Na Rússia, uma mulher, identificada pela ONG OVD-Info como Marina Ovsiannikova, invadiu na segunda-feira à noite o cenário de um dos principais telejornais do país com um cartaz em que criticava a ofensiva na Ucrânia. 

"Não à guerra. Não acreditem na propaganda. Aqui estão mentindo para vocês", afirmava o cartaz. O vídeo do protesto viralizou nas redes sociais e muitas pessoas elogiaram a coragem da funcionária da televisão. 

O uso da palavra "guerra" nos meios de comunicação russos ou por indivíduos para descrever a intervenção russa na Ucrânia é punido agora com processos e sanções.

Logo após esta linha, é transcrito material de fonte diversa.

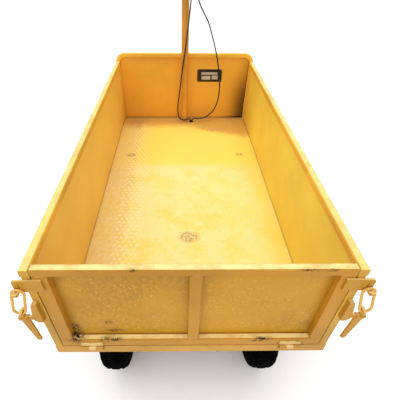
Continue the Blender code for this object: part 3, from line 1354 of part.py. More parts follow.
def column(paint, steel, dark, rubber, plastic):
    """Fixed mast with bushes, the shaft that turns in it, and the handlebar with its controls."""
    sides = 16
    outer = circle(0, MAST_Y, MAST_RADIUS, sides, math.pi / sides)
    inner = circle(0, MAST_Y, MAST_RADIUS - MAST_WALL, sides, math.pi / sides)
    shape = bmesh.new()
    add_tube(shape, outer, inner, "z", DECK_TOP + SEAT_GAP, MAST_TOP)
    make_object("mast_tube", shape, paint, smooth=True)

    shape = bmesh.new()
    bore = clear(SHAFT_RADIUS, sides)
    fit = (MAST_RADIUS - MAST_WALL) * math.cos(math.pi / sides) - SEAT_GAP
    sleeve = [(bore, MAST_TOP - BUSH_LENGTH), (fit, MAST_TOP - BUSH_LENGTH), (fit, MAST_TOP + SEAT_GAP),
              (MAST_RADIUS, MAST_TOP + SEAT_GAP), (MAST_RADIUS, MAST_TOP + BUSH_FLANGE),
              (bore, MAST_TOP + BUSH_FLANGE)]
    add_turned(shape, sleeve, "z", (0, MAST_Y, 0), sides)
    make_object("mast_bush", shape, steel, smooth=True)
    shape = bmesh.new()
    under = DECK_TOP - DECK_THICKNESS - SEAT_GAP
    foot = under - BEARING_DEPTH
    neck = BEARING_RADIUS * 0.75
    housing = [(bore, foot), (neck, foot), (neck, under - 2 * BEARING_FLANGE),
               (BEARING_RADIUS, under - BEARING_FLANGE), (BEARING_RADIUS, under), (bore, under)]
    add_turned(shape, housing, "z", (0, MAST_Y, 0), sides)
    make_object("floor_bearing", shape, steel, smooth=True)

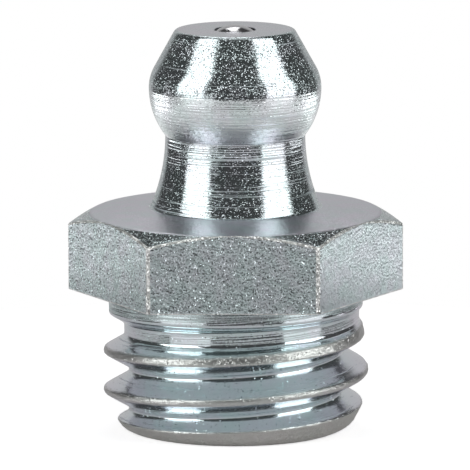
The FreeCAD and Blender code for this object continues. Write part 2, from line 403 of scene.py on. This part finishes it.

As autoridades russas definem a ofensiva na Ucrânia como "operação militar especial".  

A quarta série de sanções da UE estava programada para entrar em vigor nesta terça-feira, com medidas contra o acesso ao mercado russo de produtos de luxo ou sobre a presença do país em instituições financeiras internacionais.

Em Barcelona (Espanha) o iate de um oligarca russo avaliado em quase 140 milhões de dólares foi apreendido na segunda-feira como parte das sanções. 

O jornal El País informou que o iate apreendido foi o  "Valerie", que estaria vinculado a Serguei Chemezov, do conglomerado russo da indústria de defesa Rostec e aliado do presidente Vladimir Putin.

As sanções aplicadas até agora já congelaram quase US$ 300 bilhões de reservas russas no exterior, o que poderia impedir Moscou de cumprir vários pagamentos da dívida em várias divisas em março e abril. 

A Rússia acusou os países ocidentais de tentarem provocar um default "artificial" com suas sanções.